Der nächste Auftrag verläuft nicht so wie gewohnt. Das Bemühen, die Tochter eines hochrangigen Senators nach Hause zurückzuholen – der sich damit nicht an die Öffentlichkeit wenden kann -, gerät völlig außer Kontrolle. Joe taumelt mitten hinein in einen Schlamm, in dem sich lauter feine, aber höchst gefährliche Entscheidungsträger und ihre extrem aggressiven Lakaien suhlen.

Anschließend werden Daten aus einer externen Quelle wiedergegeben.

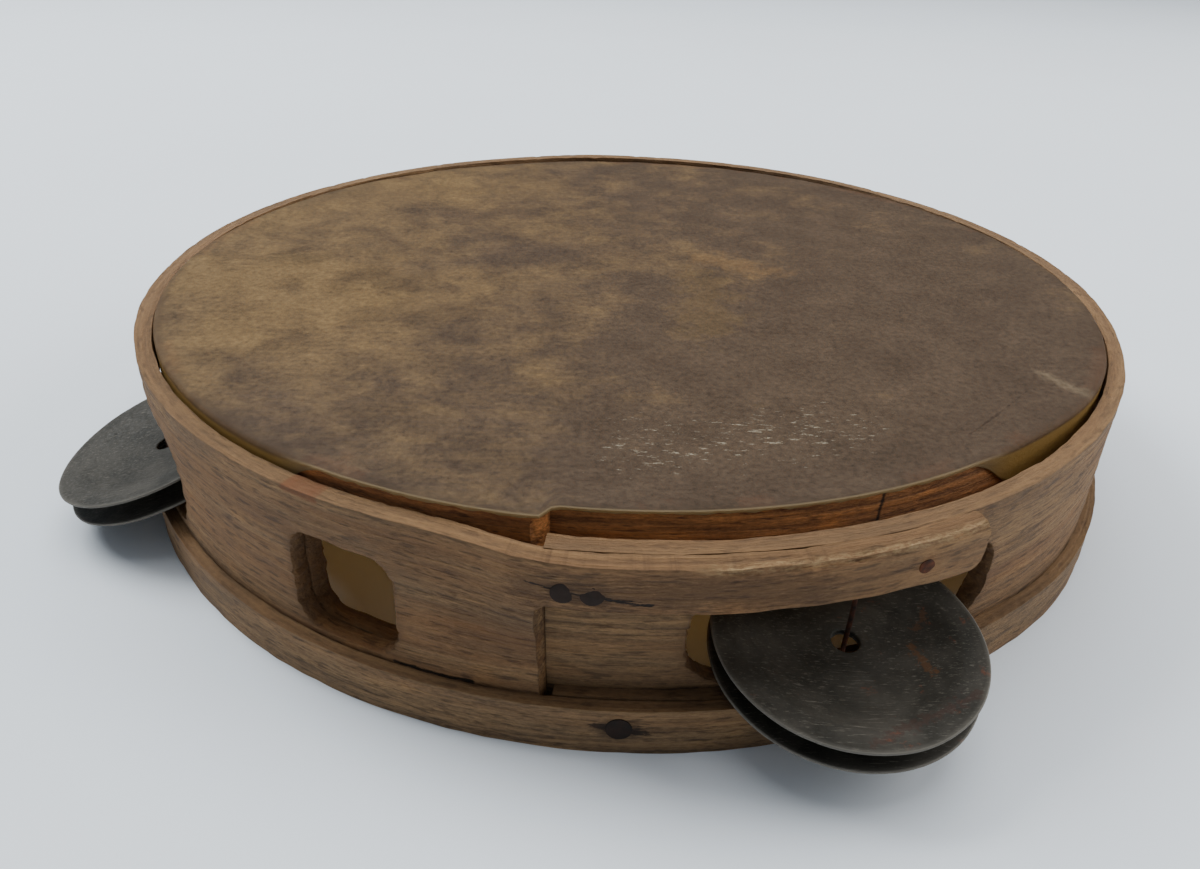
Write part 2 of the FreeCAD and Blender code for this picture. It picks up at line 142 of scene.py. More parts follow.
class TambourineSkin(bpy.types.PropertyGroup):
    """Sizes of the skin."""

    thickness: length("Thickness", "Thickness of the skin", 0.45 * MM)
    side: length("Side", "How far the skin comes down the head hoop", 7 * MM)
    bare_start: turn("Bare start", "Where the skin's side ends, left of the lap", -121)
    bare_end: turn("Bare end", "Where the skin's side begins, right of the lap", -54)
    fold: length("Fold", "Radius of the fold at the skin's edge", 0.7 * MM)
    steps: IntProperty(name="Steps", description="Points round the skin", default=468, min=64)


class TambourineJingles(bpy.types.PropertyGroup):
    """Sizes of the jingles, wires and nails."""

    radius: length("Radius", "Outer radius of a jingle", 22.36 * MM)
    hole: length("Hole", "Radius of a jingle's hole", 2.3 * MM)
    sheet: length("Sheet", "Thickness of a jingle's tin", 0.62 * MM)
    depth: length("Depth", "Depth of a jingle's dish", 2.0 * MM)
    floor: length("Floor", "Radius of the dish's floor", 7.5 * MM)
    band: length("Band", "Width of the band round the edge", 4.2 * MM)
    band_rise: length("Band rise", "How far the band still rises", 0.3 * MM)
    steps: IntProperty(name="Steps", description="Points round a jingle", default=128, min=24)
    shank: length("Shank", "Radius of a nail's shank", 0.8 * MM)


class TambourineFinishes(bpy.types.PropertyGroup):
    """Colours of the tambourine."""

    wood_light: colour("Wood light", "Bleached beech", "#B08F69")
    wood_dark: colour("Wood dark", "Weathered beech", "#5F4934")
    wood_warm: colour("Wood warm", "Handled beech", "#8F653F")
    wood_grey: colour("Wood grey", "Dirt rubbed into beech", "#584B3E")
    wood_fleck: colour("Wood fleck", "Rays and pores of beech", "#332116")
    wood_end: colour("Wood end", "Cut edge of a strip", "#7B5C3C")
    char: colour("Char", "Burnt wood", "#66492F")
    skin_tan: colour("Skin tan", "Clean hide", "#826A47")
    skin_brown: colour("Skin brown", "Soiled hide", "#5B4C3D")
    skin_side: colour("Skin side", "Hide where it was never touched", "#AE8C4B")
    tin: colour("Tin", "Patinated tin plate", "#433F38")
    tin_dark: colour("Tin dark", "Blackened tin plate", "#2A2822")
    rust: colour("Rust", "Rust on tin and iron", "#6E3B22")
    iron: colour("Iron", "Nail iron", "#241E1A")
    floor: colour("Floor", "Pale floor", "#EAF0F6")


def sizes(name):
    """One of the scene's groups of values."""
    return getattr(bpy.context.scene, f"tambourine_{name}")


# ---------------------------------------------------------------- points and meshes

def random_field(points, cell, seed):
    """Smooth random values from -1 to 1 at the points; cell is the size of one swelling per axis."""
    place = np.asarray(points, float) / np.asarray(cell, float)
    whole = np.floor(place).astype(np.int64)
    part = place - whole
    part = part * part * (3 - 2 * part)
    table = np.random.default_rng(seed).uniform(-1, 1, 4096)
    total = np.zeros(len(place))
    for corner in range(8):
        step = np.array([corner & 1, corner >> 1 & 1, corner >> 2 & 1])
        index = whole + step
        key = (index[:, 0] * 73856093 ^ index[:, 1] * 19349663 ^ index[:, 2] * 83492791) & 4095
        weight = np.prod(np.where(step == 1, part, 1 - part), axis=1)
        total += weight * table[key]
    return total


def smooth_step(low, high, value):
    """0 below low, 1 above high and smooth between."""
    part = np.clip((value - low) / (high - low), 0, 1)
    return part * part * (3 - 2 * part)


def sway(start, end, angle):
    """0 before start, 1 after end, and between them the S of two arcs."""
    part = np.clip((angle - start) / (end - start), 0, 1)
    return np.where(part < 0.5, 2 * part ** 2, 1 - 2 * (1 - part) ** 2)


def points_of(mesh):
    """The mesh's vertices as an array."""
    flat = np.empty(len(mesh.vertices) * 3)
    mesh.vertices.foreach_get("co", flat)
    return flat.reshape(-1, 3)


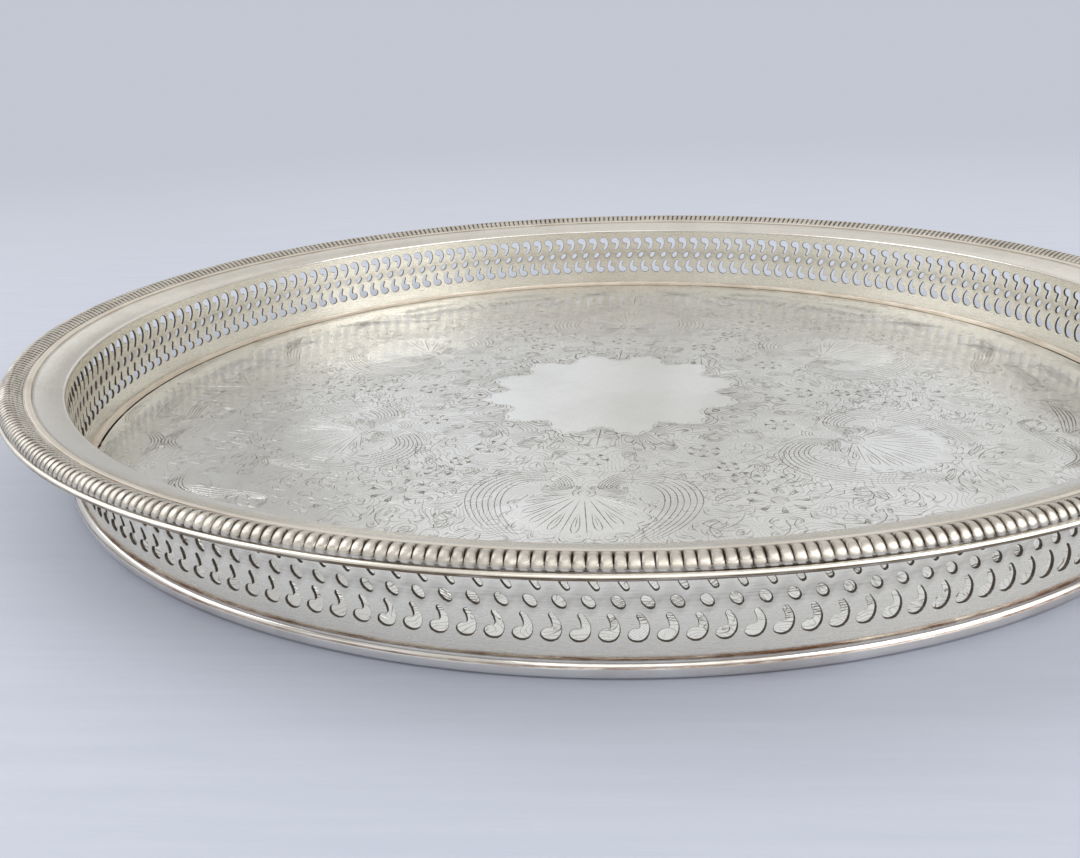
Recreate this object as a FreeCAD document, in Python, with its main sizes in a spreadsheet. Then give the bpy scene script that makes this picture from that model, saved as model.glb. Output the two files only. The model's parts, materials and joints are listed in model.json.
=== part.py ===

„A BEAUTIFUL DAY“ ist ein lakonisches wie sehr atmosphärisches Killer-Melodrama, bei dem der einmal mehr grandiose JOAQUIN PHOENIX diesen „Säuberer“ beeindruckend über die Rampe bringt. Joaquin Rafael Phoenix, geboren am 28. Oktober in San Juan, Puerto Rico, zählt zu den besten wandlungsfähigen amerikanischen Schauspielen, wir erinnern uns an den brillanten Auftritt in „Her“ von 2013 (s. Kino-KRITIK), und wurde dreimal für den „Oscar“ nominiert: „Gladiator“ / „Walk The Line“ als Johnny Cash (= aber „Golden Globe“) und „The Master“. Hier liefert der Hüne eine packende, verstörende, ebenfalls „Oscar“-reife „Eiskalte Engel“-Charakterstudie ab. Und dieser schottischen Filmemacherin LYNNE RAMSAY darf bestätigt werden, dass sie ebenso die beeindruckende Kunst beherrscht, in das Innere einer gebrochenen Figur spannend zu blicken, währenddessen sie außen herum mit dem Genre faszinierend zu spielen in der Lage versteht.

„A Beautiful Day“, meinte „The Times“, sei „Der Taxi Driver des 21. Jahrhunderts“. Da ist durchaus was dran (= 4 PÖNIs).

Anbieter: „Constantin Film Home Entertainment“.